The study explicitly concludes that "Email consistently resulted in higher engagement and conversion outcomes".
When to Use SMS
However, if you are targeting a very specific, loyal subset of customers who have explicitly requested urgent updates, SMS can still play a role. While the study showed zero purchases for SMS, it noted that previous research has found SMS effective for "immediate" redemption of coupons.
If your goal is a flash sale for VIPs who love your brand, SMS might work. But for general outreach, it carries a high risk of annoying your customers and causing them to unsubscribe.
Frequently Asked Questions
1. What are the main differences between Email Marketing vs SMS Marketing regarding customer annoyance? According to the research, customers perceive SMS as more intrusive. In the study analyzed, SMS had a 6.85% unsubscribe rate compared to just 0.39% for email. This indicates that while Email Marketing vs SMS Marketing is often a debate about speed, the real difference lies in how willing a customer is to tolerate the message; they are much more likely to block you over a text than an email.

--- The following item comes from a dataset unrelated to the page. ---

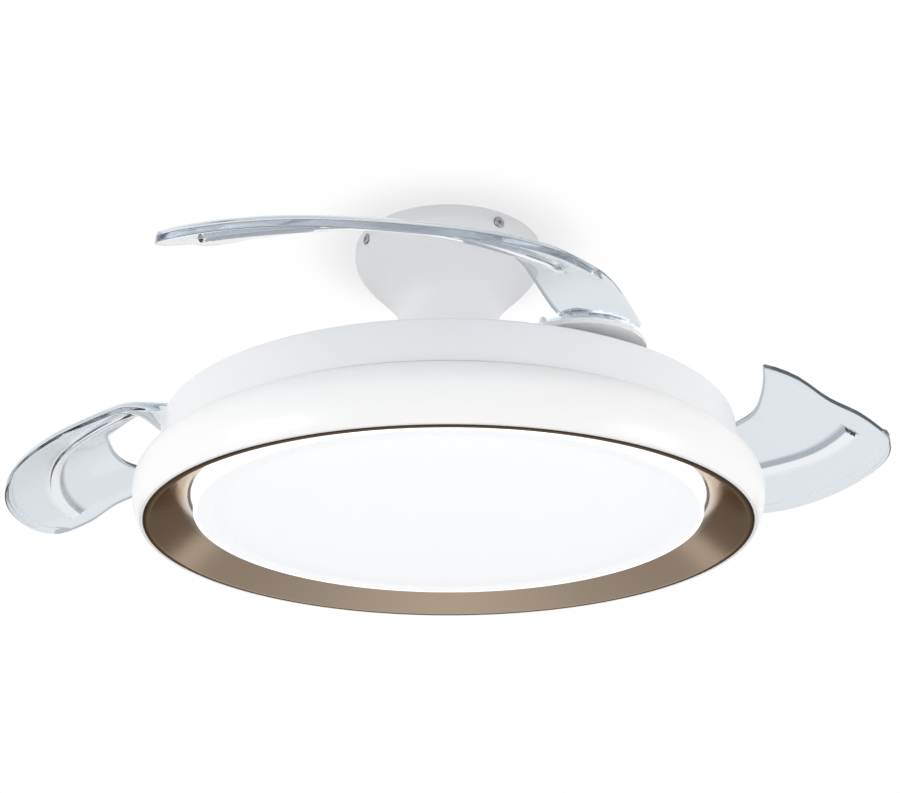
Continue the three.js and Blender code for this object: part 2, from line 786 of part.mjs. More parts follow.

2. Why did SMS generate zero sales in the study mentioned? The study found that 0 out of 3,257 SMS recipients made a purchase. This may be because SMS is often seen as "irritating" or "suspicious" if the source lacks established credibility. Email allows for more branding, trust-building, and detailed content that nurtures a buyer, whereas SMS is short and can feel spammy if not executed perfectly.
3. Is it better to use a hybrid approach? While this specific study showed email winning every category, many marketers suggest using email for the "heavy lifting" (relationship building, detailed offers) and saving SMS for highly specific, time-sensitive transactional messages (like delivery notifications or appointment reminders). The study suggests marketers should apply SMS "selectively," focusing heavily on timing and audience fit to avoid the high unsubscribe rates observed.